## Goal
Give the data again exactly, from its opening line through the line in which "first_flat_azimuth = -48.6" appears.

____________

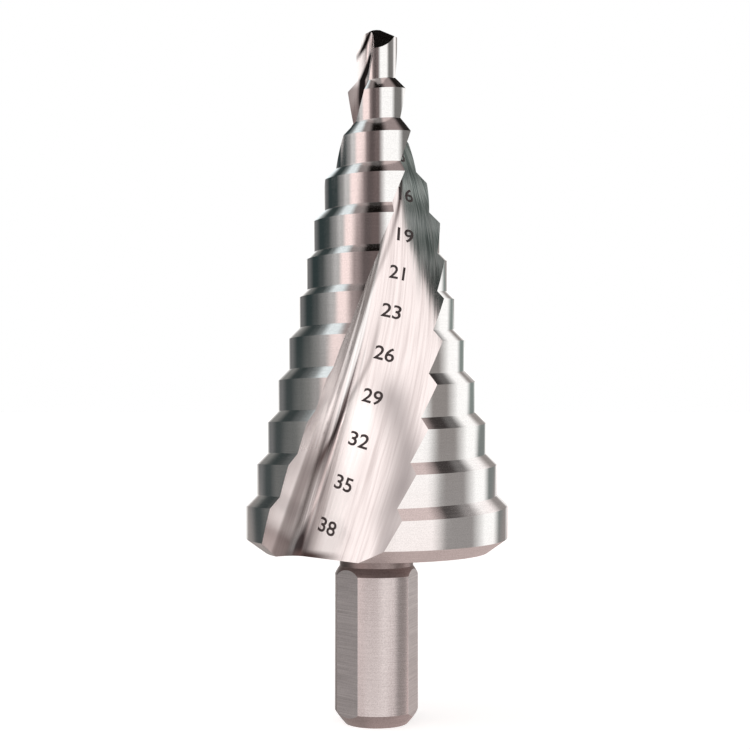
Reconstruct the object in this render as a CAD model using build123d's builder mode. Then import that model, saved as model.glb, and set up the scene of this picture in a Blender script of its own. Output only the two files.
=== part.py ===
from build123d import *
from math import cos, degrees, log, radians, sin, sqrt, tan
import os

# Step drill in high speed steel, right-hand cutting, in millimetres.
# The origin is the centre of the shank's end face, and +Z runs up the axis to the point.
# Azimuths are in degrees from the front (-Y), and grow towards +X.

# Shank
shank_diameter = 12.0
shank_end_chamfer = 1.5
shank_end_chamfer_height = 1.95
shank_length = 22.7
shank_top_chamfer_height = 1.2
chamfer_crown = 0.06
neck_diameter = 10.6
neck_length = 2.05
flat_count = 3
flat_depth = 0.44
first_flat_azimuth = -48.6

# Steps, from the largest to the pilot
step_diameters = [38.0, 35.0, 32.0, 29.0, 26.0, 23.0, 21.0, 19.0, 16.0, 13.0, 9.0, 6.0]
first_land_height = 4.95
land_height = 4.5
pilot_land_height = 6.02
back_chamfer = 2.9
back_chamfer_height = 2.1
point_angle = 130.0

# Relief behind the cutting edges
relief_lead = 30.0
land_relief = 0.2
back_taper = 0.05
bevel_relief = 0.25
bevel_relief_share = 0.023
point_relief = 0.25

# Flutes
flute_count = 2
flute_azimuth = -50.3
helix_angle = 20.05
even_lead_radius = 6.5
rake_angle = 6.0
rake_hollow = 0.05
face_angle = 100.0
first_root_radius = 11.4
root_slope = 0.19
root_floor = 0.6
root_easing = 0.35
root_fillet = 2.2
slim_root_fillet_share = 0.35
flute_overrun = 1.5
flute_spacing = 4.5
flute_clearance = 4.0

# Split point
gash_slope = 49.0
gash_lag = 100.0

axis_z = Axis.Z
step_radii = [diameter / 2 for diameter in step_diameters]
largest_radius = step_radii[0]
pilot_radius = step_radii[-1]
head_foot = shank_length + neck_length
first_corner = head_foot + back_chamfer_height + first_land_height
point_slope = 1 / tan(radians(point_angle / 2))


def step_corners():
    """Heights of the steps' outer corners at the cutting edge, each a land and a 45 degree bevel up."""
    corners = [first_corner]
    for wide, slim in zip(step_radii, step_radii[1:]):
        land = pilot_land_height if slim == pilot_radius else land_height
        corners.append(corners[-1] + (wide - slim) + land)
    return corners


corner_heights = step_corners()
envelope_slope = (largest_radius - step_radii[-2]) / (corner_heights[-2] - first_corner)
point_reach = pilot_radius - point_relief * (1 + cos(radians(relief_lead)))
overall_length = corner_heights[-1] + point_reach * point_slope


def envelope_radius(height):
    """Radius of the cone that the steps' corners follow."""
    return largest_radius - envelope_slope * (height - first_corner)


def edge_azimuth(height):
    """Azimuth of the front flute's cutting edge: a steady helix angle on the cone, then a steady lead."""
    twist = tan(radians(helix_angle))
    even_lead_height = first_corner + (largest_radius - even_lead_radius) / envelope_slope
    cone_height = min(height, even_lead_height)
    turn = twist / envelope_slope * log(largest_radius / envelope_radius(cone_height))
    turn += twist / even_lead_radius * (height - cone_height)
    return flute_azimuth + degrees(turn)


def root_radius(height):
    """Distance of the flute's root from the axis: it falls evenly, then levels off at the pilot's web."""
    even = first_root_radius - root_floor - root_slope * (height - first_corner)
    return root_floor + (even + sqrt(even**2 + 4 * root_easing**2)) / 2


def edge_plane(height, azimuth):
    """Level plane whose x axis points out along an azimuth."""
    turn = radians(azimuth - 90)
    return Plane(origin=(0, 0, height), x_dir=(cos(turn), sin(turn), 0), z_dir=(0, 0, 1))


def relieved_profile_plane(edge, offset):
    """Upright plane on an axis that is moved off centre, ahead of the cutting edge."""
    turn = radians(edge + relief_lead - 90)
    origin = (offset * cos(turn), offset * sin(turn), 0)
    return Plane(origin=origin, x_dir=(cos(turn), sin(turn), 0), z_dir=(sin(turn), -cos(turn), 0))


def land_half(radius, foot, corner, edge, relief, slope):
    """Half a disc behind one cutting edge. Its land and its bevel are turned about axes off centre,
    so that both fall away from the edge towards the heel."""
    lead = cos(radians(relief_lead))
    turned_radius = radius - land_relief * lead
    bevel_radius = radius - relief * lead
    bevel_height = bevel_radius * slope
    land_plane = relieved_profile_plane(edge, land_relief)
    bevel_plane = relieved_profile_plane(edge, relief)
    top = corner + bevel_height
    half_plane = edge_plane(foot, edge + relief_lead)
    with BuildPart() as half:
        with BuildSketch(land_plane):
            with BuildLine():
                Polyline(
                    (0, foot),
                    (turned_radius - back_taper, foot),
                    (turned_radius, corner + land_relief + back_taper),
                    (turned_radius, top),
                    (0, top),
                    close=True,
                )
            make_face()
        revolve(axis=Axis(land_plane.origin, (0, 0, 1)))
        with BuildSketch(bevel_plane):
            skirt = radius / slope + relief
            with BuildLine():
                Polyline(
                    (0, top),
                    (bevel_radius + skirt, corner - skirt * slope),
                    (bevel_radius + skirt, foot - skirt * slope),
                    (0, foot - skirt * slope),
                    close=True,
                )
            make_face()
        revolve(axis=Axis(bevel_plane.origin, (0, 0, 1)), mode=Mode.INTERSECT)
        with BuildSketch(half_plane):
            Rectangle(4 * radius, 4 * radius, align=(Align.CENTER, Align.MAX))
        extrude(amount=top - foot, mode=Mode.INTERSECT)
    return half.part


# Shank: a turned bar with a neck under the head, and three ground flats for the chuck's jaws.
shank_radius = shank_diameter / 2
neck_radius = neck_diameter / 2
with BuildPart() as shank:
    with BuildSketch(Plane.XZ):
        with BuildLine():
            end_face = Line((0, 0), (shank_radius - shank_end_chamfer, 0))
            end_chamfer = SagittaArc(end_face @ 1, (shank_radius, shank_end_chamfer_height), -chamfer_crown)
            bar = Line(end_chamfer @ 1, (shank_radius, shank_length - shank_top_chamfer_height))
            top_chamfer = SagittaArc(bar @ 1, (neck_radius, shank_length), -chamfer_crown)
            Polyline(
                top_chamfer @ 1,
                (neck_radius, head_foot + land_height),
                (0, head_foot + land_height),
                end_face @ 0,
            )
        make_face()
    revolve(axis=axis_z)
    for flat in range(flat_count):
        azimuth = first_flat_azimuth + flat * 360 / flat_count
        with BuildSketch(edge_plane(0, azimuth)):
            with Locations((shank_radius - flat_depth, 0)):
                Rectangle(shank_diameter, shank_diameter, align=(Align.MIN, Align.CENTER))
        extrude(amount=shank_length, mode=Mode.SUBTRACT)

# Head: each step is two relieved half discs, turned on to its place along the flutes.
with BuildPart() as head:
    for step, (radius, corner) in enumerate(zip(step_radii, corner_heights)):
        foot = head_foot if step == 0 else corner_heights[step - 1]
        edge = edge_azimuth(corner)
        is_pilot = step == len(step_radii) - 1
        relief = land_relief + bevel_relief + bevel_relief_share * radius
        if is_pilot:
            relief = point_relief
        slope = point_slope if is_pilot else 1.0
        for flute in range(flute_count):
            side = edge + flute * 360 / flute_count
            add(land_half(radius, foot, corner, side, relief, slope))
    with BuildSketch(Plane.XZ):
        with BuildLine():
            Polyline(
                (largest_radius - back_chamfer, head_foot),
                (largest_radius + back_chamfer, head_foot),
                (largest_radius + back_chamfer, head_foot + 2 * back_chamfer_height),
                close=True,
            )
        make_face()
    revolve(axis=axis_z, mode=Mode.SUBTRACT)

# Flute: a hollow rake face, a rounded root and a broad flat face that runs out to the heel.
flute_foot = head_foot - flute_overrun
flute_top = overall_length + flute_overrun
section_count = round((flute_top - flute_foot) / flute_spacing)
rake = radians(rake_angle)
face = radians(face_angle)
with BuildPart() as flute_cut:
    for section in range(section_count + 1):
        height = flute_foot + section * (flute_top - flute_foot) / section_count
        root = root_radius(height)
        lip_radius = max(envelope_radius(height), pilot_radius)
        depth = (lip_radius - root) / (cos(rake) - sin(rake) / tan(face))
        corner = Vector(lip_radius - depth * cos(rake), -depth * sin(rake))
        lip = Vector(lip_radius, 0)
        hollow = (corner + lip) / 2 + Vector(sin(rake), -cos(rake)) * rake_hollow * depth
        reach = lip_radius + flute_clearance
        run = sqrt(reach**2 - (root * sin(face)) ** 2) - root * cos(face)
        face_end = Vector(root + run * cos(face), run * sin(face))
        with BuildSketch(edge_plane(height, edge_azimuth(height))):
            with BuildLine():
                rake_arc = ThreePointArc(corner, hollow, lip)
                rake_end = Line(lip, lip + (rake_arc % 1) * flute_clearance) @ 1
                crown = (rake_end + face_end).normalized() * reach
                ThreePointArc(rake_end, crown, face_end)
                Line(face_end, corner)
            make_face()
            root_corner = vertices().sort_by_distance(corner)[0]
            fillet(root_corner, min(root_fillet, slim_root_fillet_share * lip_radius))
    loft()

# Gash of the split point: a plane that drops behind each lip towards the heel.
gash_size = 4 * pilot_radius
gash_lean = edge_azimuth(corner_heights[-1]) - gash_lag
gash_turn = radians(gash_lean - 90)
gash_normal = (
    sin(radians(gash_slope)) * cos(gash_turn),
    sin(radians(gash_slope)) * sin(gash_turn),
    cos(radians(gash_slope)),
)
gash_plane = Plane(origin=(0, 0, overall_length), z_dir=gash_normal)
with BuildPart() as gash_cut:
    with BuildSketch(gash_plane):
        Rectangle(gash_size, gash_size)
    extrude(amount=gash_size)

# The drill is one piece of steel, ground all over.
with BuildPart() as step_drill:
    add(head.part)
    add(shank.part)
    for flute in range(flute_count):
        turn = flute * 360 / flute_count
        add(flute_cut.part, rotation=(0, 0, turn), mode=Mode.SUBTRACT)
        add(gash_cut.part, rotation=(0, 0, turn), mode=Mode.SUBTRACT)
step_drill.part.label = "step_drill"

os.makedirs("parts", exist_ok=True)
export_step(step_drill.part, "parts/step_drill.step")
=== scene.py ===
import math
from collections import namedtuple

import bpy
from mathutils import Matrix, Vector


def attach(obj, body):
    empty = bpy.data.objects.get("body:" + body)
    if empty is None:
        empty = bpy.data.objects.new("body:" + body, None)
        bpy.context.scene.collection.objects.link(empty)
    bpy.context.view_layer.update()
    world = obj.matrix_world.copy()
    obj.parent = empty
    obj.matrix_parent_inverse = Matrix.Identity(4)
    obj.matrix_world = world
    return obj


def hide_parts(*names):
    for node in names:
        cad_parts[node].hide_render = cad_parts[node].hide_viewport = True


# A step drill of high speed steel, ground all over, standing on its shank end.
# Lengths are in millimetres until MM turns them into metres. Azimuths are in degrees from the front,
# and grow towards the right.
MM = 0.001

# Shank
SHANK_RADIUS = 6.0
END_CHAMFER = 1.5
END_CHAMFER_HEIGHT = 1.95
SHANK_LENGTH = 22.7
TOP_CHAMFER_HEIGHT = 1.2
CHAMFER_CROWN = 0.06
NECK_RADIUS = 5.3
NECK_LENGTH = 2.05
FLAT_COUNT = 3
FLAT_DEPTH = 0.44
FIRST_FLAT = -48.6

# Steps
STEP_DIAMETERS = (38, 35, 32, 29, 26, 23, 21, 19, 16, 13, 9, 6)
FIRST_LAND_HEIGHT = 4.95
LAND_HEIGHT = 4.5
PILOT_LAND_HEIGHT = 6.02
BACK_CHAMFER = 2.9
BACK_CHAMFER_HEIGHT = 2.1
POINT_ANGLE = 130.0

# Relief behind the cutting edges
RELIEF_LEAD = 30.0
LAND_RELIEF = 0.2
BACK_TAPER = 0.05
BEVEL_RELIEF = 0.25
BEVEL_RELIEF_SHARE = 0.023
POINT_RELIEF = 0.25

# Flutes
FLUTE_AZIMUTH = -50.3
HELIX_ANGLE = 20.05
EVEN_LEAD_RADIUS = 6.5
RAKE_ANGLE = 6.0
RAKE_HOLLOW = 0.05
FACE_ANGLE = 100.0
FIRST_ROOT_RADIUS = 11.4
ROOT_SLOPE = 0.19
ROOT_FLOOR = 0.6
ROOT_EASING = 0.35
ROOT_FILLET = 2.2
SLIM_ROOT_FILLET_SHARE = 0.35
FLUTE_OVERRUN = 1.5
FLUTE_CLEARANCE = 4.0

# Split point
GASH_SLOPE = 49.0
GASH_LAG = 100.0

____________

## Answer to the exercise
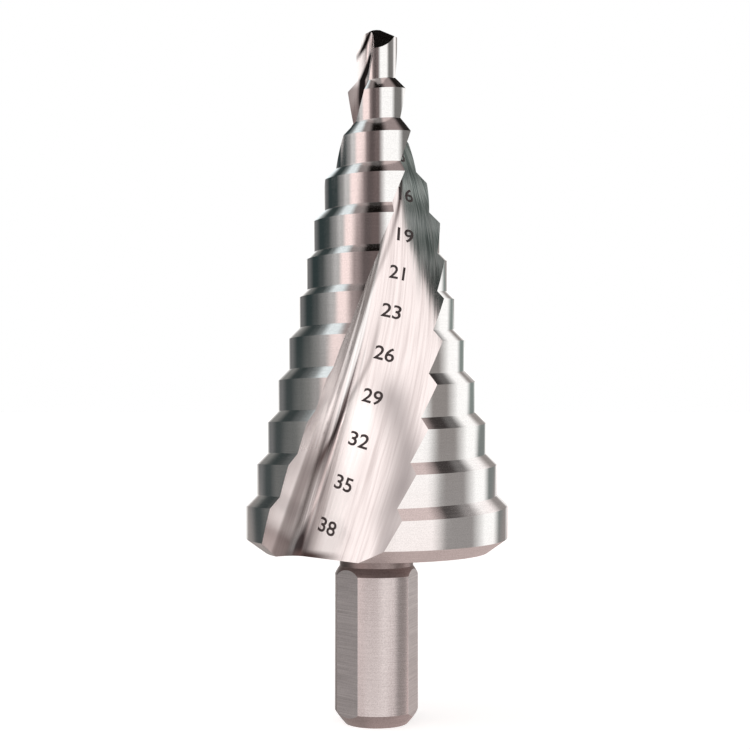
Reconstruct the object in this render as a CAD model using build123d's builder mode. Then import that model, saved as model.glb, and set up the scene of this picture in a Blender script of its own. Output only the two files.
=== part.py ===
from build123d import *
from math import cos, degrees, log, radians, sin, sqrt, tan
import os

# Step drill in high speed steel, right-hand cutting, in millimetres.
# The origin is the centre of the shank's end face, and +Z runs up the axis to the point.
# Azimuths are in degrees from the front (-Y), and grow towards +X.

# Shank
shank_diameter = 12.0
shank_end_chamfer = 1.5
shank_end_chamfer_height = 1.95
shank_length = 22.7
shank_top_chamfer_height = 1.2
chamfer_crown = 0.06
neck_diameter = 10.6
neck_length = 2.05
flat_count = 3
flat_depth = 0.44
first_flat_azimuth = -48.6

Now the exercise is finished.